DATASET SECTION:

<<<<

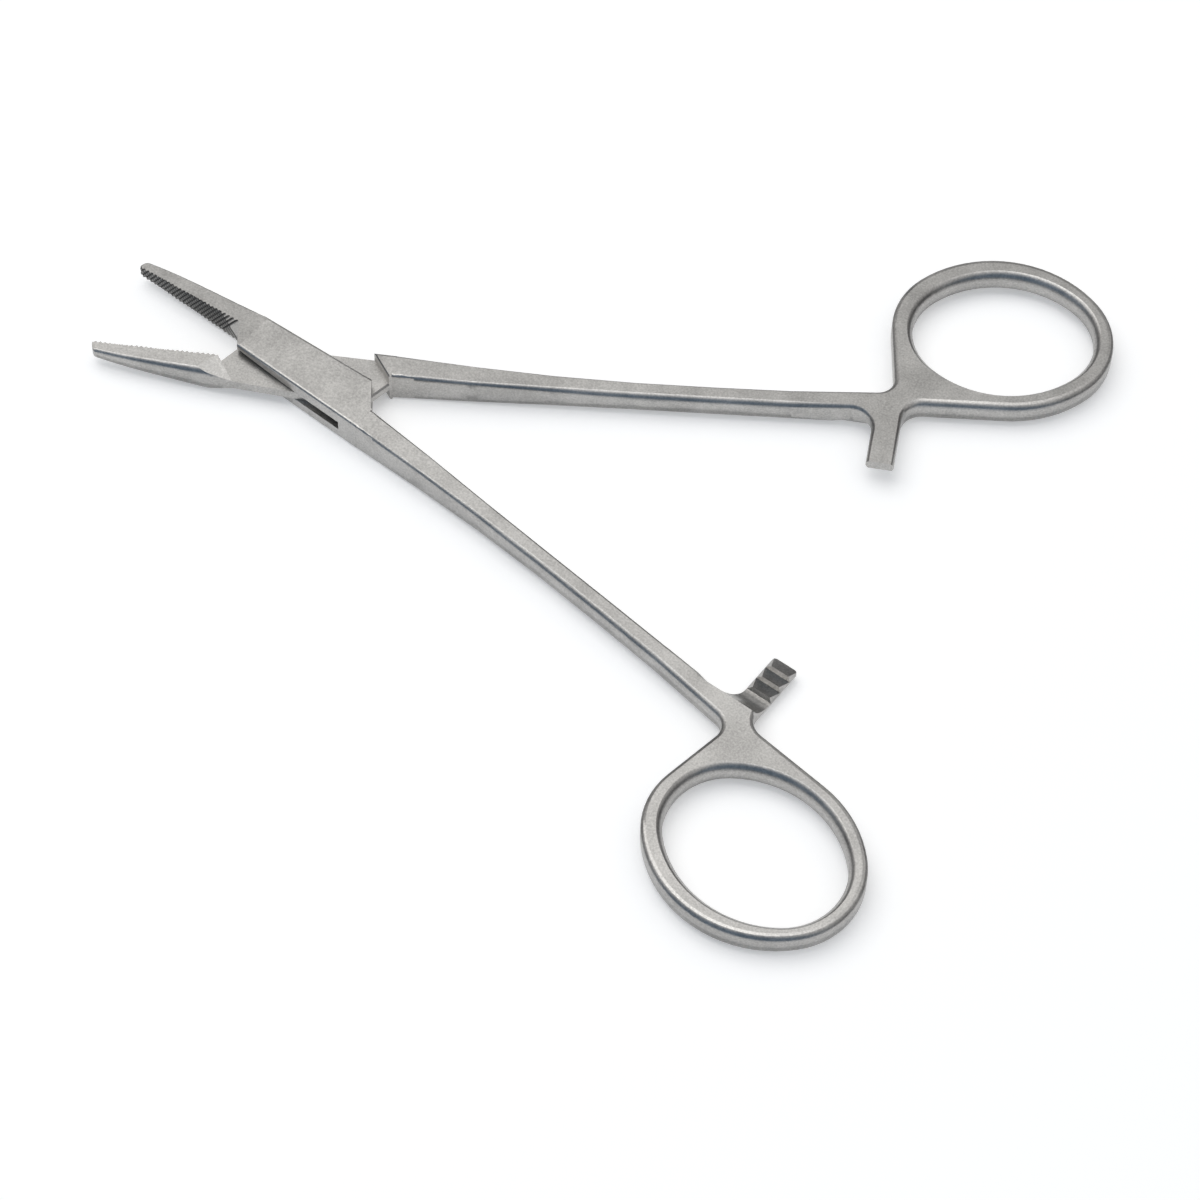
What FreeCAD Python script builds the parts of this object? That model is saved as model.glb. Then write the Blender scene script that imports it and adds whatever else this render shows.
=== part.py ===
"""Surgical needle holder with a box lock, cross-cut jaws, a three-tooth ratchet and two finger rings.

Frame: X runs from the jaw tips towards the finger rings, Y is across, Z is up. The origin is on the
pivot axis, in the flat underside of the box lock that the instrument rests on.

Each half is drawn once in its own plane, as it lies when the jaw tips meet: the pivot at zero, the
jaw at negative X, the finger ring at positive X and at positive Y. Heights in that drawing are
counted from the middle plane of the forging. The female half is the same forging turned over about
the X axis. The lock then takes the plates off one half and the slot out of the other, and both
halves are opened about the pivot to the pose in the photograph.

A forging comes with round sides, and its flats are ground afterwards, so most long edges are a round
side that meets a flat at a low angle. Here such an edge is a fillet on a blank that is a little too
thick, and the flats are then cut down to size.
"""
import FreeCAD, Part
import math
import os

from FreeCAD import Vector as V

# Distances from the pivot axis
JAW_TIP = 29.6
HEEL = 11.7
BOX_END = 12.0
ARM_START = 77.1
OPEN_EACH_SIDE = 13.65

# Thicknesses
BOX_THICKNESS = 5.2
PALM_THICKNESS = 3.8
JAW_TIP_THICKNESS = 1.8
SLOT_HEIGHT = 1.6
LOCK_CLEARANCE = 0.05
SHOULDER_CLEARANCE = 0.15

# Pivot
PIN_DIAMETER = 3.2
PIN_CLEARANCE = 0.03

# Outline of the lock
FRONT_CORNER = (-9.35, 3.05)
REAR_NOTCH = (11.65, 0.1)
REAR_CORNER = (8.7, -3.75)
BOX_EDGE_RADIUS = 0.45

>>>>

EXERCISE DIRECTIONS:
Each line of the listing above should be output exactly.

ANSWER FOR THIS EXERCISE:
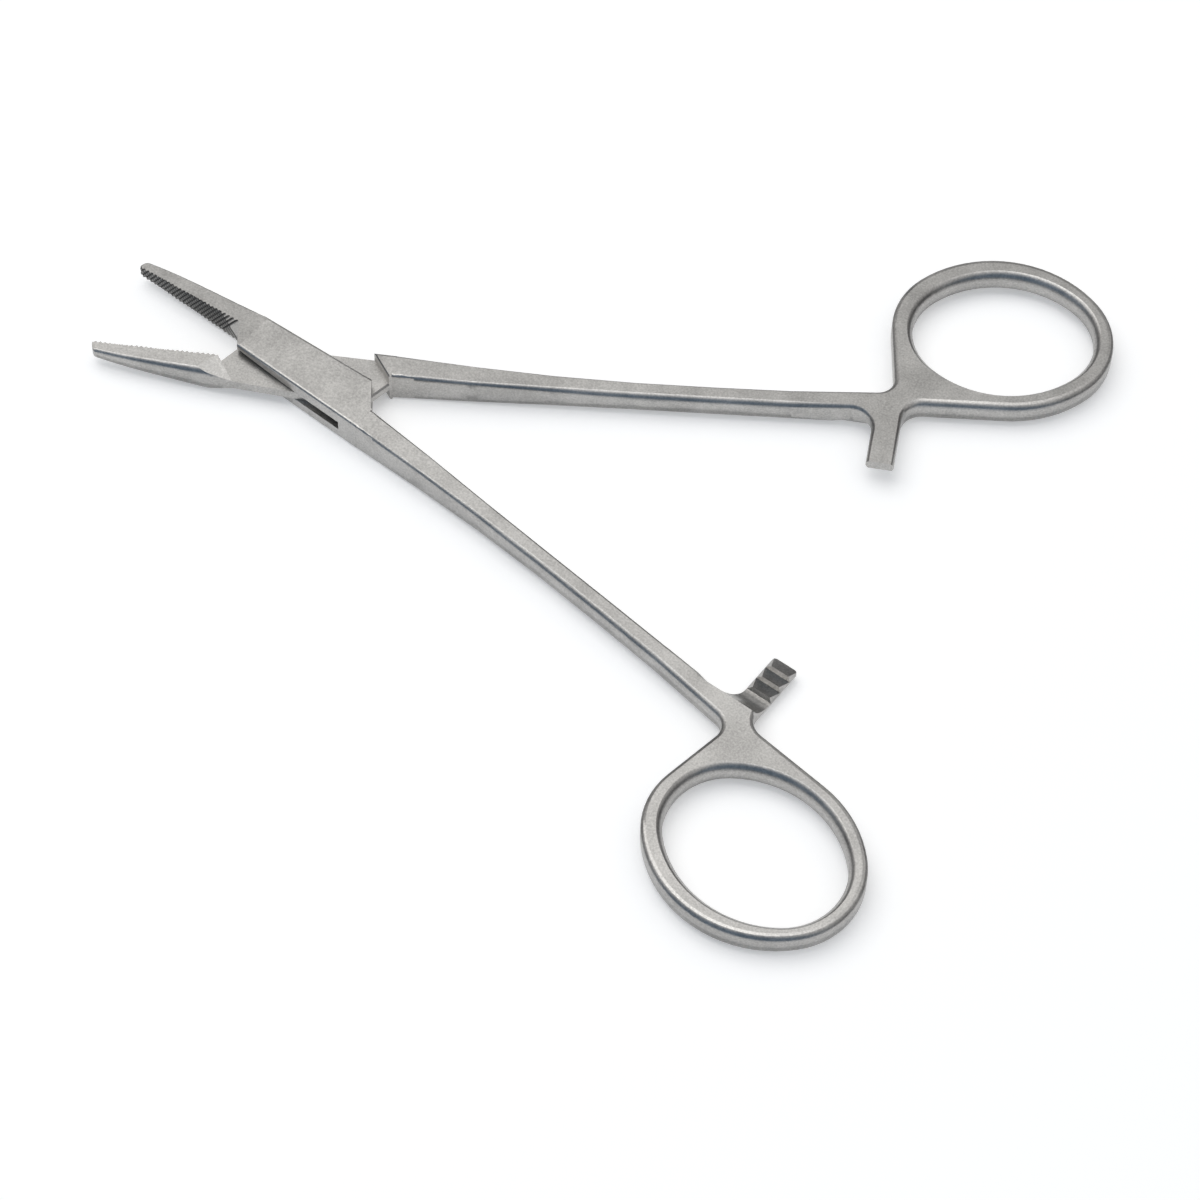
What FreeCAD Python script builds the parts of this object? That model is saved as model.glb. Then write the Blender scene script that imports it and adds whatever else this render shows.
=== part.py ===
"""Surgical needle holder with a box lock, cross-cut jaws, a three-tooth ratchet and two finger rings.

Frame: X runs from the jaw tips towards the finger rings, Y is across, Z is up. The origin is on the
pivot axis, in the flat underside of the box lock that the instrument rests on.

Each half is drawn once in its own plane, as it lies when the jaw tips meet: the pivot at zero, the
jaw at negative X, the finger ring at positive X and at positive Y. Heights in that drawing are
counted from the middle plane of the forging. The female half is the same forging turned over about
the X axis. The lock then takes the plates off one half and the slot out of the other, and both
halves are opened about the pivot to the pose in the photograph.

A forging comes with round sides, and its flats are ground afterwards, so most long edges are a round
side that meets a flat at a low angle. Here such an edge is a fillet on a blank that is a little too
thick, and the flats are then cut down to size.
"""
import FreeCAD, Part
import math
import os

from FreeCAD import Vector as V

# Distances from the pivot axis
JAW_TIP = 29.6
HEEL = 11.7
BOX_END = 12.0
ARM_START = 77.1
OPEN_EACH_SIDE = 13.65

# Thicknesses
BOX_THICKNESS = 5.2
PALM_THICKNESS = 3.8
JAW_TIP_THICKNESS = 1.8
SLOT_HEIGHT = 1.6
LOCK_CLEARANCE = 0.05
SHOULDER_CLEARANCE = 0.15

# Pivot
PIN_DIAMETER = 3.2
PIN_CLEARANCE = 0.03

# Outline of the lock
FRONT_CORNER = (-9.35, 3.05)
REAR_NOTCH = (11.65, 0.1)
REAR_CORNER = (8.7, -3.75)
BOX_EDGE_RADIUS = 0.45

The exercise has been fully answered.